Typical characteristics:

• The final condition remains out of strict design specification but is judged acceptable via engineering analysis and defined repair instructions.
• Usually requires engineering authority (e.g., design engineering) to define and approve the repair.
• Often requires customer or design-organization approval and issuance of a concession or deviation, depending on contracts and regulatory context.
• Repair instructions are usually unique or limited-use processes that must be documented, version-controlled, and tied to specific parts/serials.
• Configuration and traceability records must clearly link the product to the approved repair, including any operational or maintenance limitations.

Examples:

• Blending a nick on a rotating part beyond drawing limits but within an engineering-defined damage tolerance envelope.
• Installing a bushing or oversize fastener to salvage an oversize hole outside drawing requirements.
• Applying localized weld repair and machining in a way not defined in the original drawing or specification.

Key risk if misused: Treating repairs as routine production steps without appropriate engineering analysis, concession/deviation control, and traceability can cause long-term reliability issues and undermine airworthiness evidence.

Use-as-is

Conceptually, use-as-is accepts the nonconforming condition with no physical change, based on engineering assessment that the nonconformance does not adversely impact fit, form, function, safety, or regulatory requirements.

Typical characteristics:

• The product remains as built and does not fully meet design requirements.
• An engineering or authorized body performs a documented assessment to justify that the deviation is acceptable.
• Frequently requires formal deviation or concession and, in many aerospace contracts, customer approval.
• Must be traceable to the specific serial/lot, with clear documentation of the accepted discrepancy.
• May trigger additional inspection, monitoring, or maintenance instructions, depending on consequence of failure.

Examples:

• A minor cosmetic defect on a non-appearance-critical surface where design requirements were conservative, and engineering confirms no impact.
• A slightly undersize chamfer whose deviation is shown by stress or tolerance analysis to be acceptable.
• A non-critical dimension out of tolerance on a non-load-bearing feature that does not affect interfaces or assemblies.

Key risk if misused: Overuse of use-as-is to avoid rework/repair costs can degrade fleet reliability and exposes gaps in design margin understanding, especially if trend data on repeated use-as-is decisions is not analyzed.

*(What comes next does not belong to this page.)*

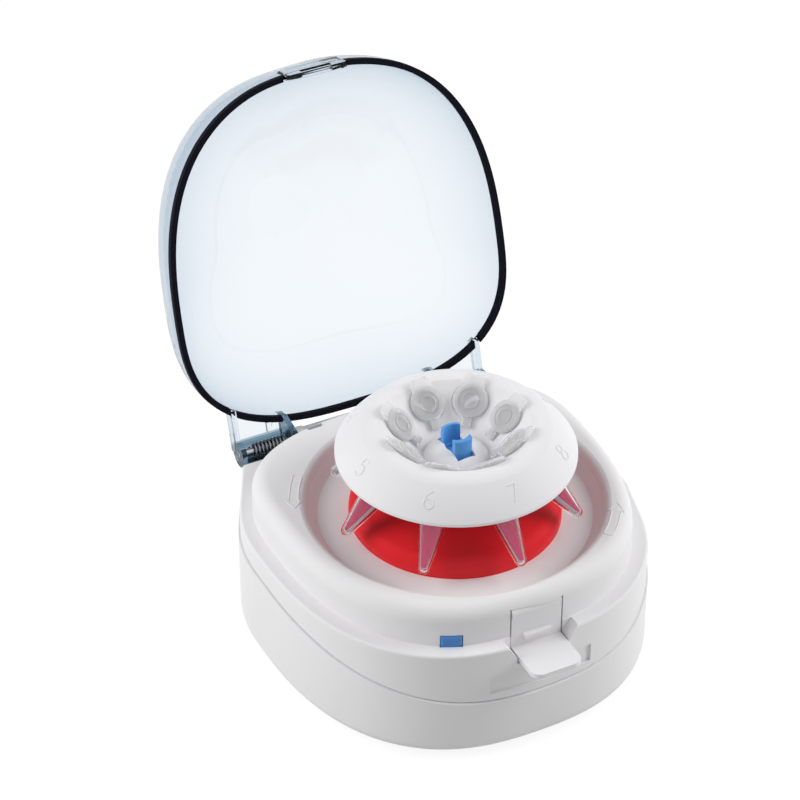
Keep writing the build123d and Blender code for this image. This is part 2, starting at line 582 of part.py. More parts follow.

How AS9100 treats these dispositions

AS9100 does not redefine basic quality terms, but it requires you to control nonconforming outputs, including how you:

• Identify and segregate nonconforming product.
• Define and enforce authorized dispositions (rework, repair, use-as-is, scrap, etc.).
• Obtain necessary approvals, including customer and design-authority approvals when required.
• Maintain records to demonstrate traceability, risk assessment, and conformity to approved dispositions.

The standard also expects that where the product does not meet requirements specified by the customer or applicable regulations, you will not repair or use-as-is without prior authorization from the applicable authority (e.g., customer, regulatory holder, design organization), in line with contracts and regulatory constraints.

Practical decision boundaries

A simple way to distinguish the three in daily operations is:

• Rework: After action, the product is indistinguishable (by requirements) from fully conforming hardware. No change to specification or drawing is needed.
• Repair: You modify the product so it does not meet the original specification but is made fit for use by an approved engineering change or concession.
• Use-as-is: You do nothing to the product; you accept the deviation based on documented engineering and, where applicable, customer approval.

In a robust QMS, these boundaries are codified in procedures, MRB charters, and training, with clear rules for when customer or design-authority involvement is mandatory.

Dependencies on your environment and systems

How these dispositions actually work in your plant depends heavily on:

• Design authority and contracts: Whether you hold design approval or are a build-to-print supplier strongly affects when you can approve repair or use-as-is versus when customer authorization is required.
• QMS maturity: Weak NCR / MRB processes often blur the line between rework and repair, or treat use-as-is as an informal shortcut instead of a controlled concession.
• System landscape: In brownfield environments with mixed ERP, MES, PLM, and QMS tools, nonconformance dispositions often live in multiple systems. Misalignment can cause:

• ERP showing a part as conforming while PLM or QMS records a repair or use-as-is concession.
• Maintenance and MRO systems not seeing repair-specific limitations because NCR data is not integrated.
• Inconsistent serial-level genealogy, making it hard to answer audit questions about which units were repaired or accepted use-as-is.

Because replacing core QMS, MES, or PLM systems in aerospace can be highly disruptive and expensive, many plants overlay digital workflows on existing tools to standardize how rework, repair, and use-as-is are captured and approved, instead of attempting a full rip-and-replace.

Common pitfalls and controls

Some recurrent issues and mitigating practices include:

• Mislabeling repairs as rework: Control with MRB checklists that explicitly ask whether the final state meets all drawing and specification requirements.
• Informal use-as-is decisions: Require written engineering justification and, where applicable, evidence of customer approval before closing the NCR.
• Poor traceability: Ensure serial/lot tracking links to NCRs and concessions so audit trails can show which units were reworked, repaired, or accepted use-as-is.
• No feedback into design and process improvement: Analyze trends in rework, repair, and use-as-is to feed corrective actions, design changes, and process improvements.

In all cases, the structure and rigor of your dispositions should be proportionate to risk, regulatory expectations, and customer contracts, not just cost and schedule pressure.